Quillette, the publication for which Andy Ngo writes, has published a number of pieces on the subject, blaming a “culture of victimhood” for the supposed epidemic of hate crime hoaxes. The articles are filed under a tag labelled ‘Grievance Industry‘.
But, what these articles fail to mention is that hate crimes are far more likely to be under-reported or not reported at all than to be falsely reported.
An estimated one in six law enforcement agencies nationwide didn’t file a single hate crime report from 2009 to 2015 and, in some states, a majority of agencies failed to file a single report. At least one state, Hawaii, doesn’t even participate in the national hate crimes reporting programme. In 2017, more than 90 cities with populations exceeding 100,000 people either did not report any hate crime data to the FBI or reported zero hate crimes.

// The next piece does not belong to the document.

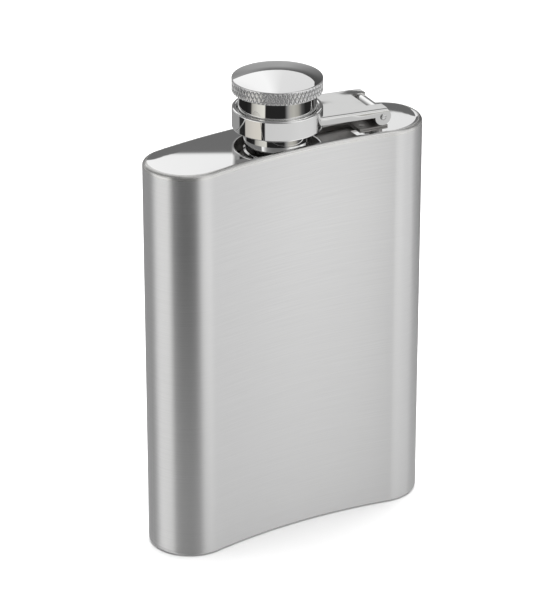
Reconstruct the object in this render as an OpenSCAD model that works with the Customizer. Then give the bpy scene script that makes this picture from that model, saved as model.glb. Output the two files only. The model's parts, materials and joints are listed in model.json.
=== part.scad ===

As a result, many hate crimes are never even counted in national statistics.
Perhaps the most striking example comes from the Charlottesville, Virginia, Police Department, which reported no hate crimes between July 2017 and September 2017 – meaning that the murder of anti-racist activist Heather Heyer at the hands of a white supremacist is missing from federal hate crimes statistics. Also missing from the official statistics are the 35 people who were injured when James Alex Fields Jr. plowed his car into a crowd of protesters in Charlottesville.
Ngo, along with many others, chose to amplify an anecdote to fit his “hate hoax” narrative in an effort to obscure the vast body of evidence showing that hate crimes are, indeed, on the rise.
Even in states that do report hate crime data, major categories of hate-based incidents are often still not included. For example, in 20 states, attacks against LGBTQ Americans are still not considered hate crimes and, in five states (Arkansas, Georgia, Indiana, South Carolina, and Wyoming), there are still no hate crime laws on the books at all.
It’s almost – almost – as if some Republicans don’t want to see a more accurate accounting of hate crimes because they don’t want to have to face the consequences of the rhetoric coming from within their own party.